The British rulers were, on the whole, a shadowy lot. The Liberal government in London was inevitably devoting almost all its attention to the gigantic struggle on the Continent. Since Ireland appeared so placid in 1916, neither the best politicians nor by any means the best British soldiers were in the country. Augustine Birrell was Chief Secretary. Possessed, it was said, of extreme personal charm, he was a belle lettrist whose books, now forgotten, enjoyed in their time considerable esteem. He appears to have regarded his job in Dublin - which might be described as active head of the administration-as something of a sideline to his career as a litterateur, and spent a very large proportion of his time being charming in London. His principal Assistant Secretary, responsible for political affairs, was a civil servant experienced in colonial administration, Sir Matthew Nathan.
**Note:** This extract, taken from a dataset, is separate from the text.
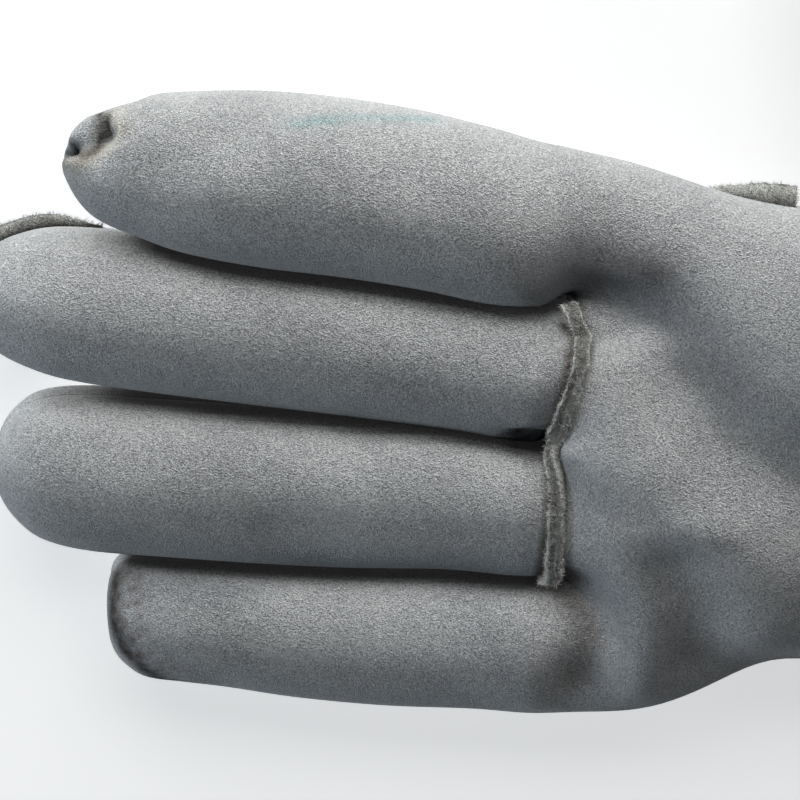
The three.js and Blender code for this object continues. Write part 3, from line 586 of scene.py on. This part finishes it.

He seems to have had little comprehension of the Irish temperament and to have been happiest behind his desk, dealing with routine paperwork. The general officer commanding the British army in Ireland was a Major-General Field. He, even more, seems to have had no idea of what was going on in Ireland at all. And finally there was Lord Wimborne, the Lord Lieutenant and the King's representative, who presided over the British administration as a sort of constitutional monarch with all the powers, and most of the limitations, that that implies. However, he knew Ireland well. He had sponsored the Land Act of 1903, which had pacified the Irish countrymen by further advantageous changes of the tenant-landlord relationship. He was popular with the Irish govern Governing class, as was Birrell; but, unlike his Chief Secretary, he did not at all care for the situation that was developing.